The Management Server uses this HTTP service send commands to the Agent. The following endpoints are used:

/trigger - to force the Agent to get a list of new commands;
/ping - to check if the Agent is alive;
/heartbeat - to force sending heartbeat before the next scheduled time.

When the Management Server triggers the Agent to pull new commands, the Agent can get one or several commands from the queue if present. Received commands may be executed in parallel without waiting others before them to finish.

When a single command is executed, the Agent collects stdout and stderr outputs, the exit code of the command and sends it back to Management Server in the response.

Command execution

The Management Server can set a time limit for command execution. The command will be interrupted when the time limit is reached.

The command could be sent in daemon mode.
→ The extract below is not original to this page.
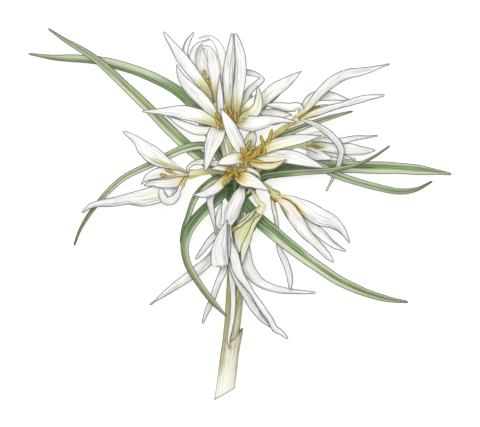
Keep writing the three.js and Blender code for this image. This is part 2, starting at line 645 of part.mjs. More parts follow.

In this case the command will be never be interrupted.

Commands can be executed on the Resource Host or on any of its containers.

Alerts

The Subutai Agent continuously collects information about the system and containers.

Following information is collected for monitoring:

CPU load;
RAM usage;
Disk usage.

The Subutai Agent collects the latest data in memory to optimize performance for generating alerts. Only containers with set thresholds will be processed by the alert system.

If any available alert information will be sent to the Management Server within the next heartbeat. Alerts of exceeding thresholds will keep being delivered while above the limit.

Restore container state

When new containers are cloned and started, each container stores its state in the special file. The Subutai Agent reads this state periodically to restore the container to its intended state if different.

So if a container was started, after system restart the Subutai Agent will start all containers that were active. Stopped containers will be kept in the stopped state.

A special protection mechanism is used to restore system to its intended state. If a container is broken, the Subutai Agent tries to restore its state 5 times with some delay. If not successful, the container is marked as broken and future restore operations are abandoned the broken container.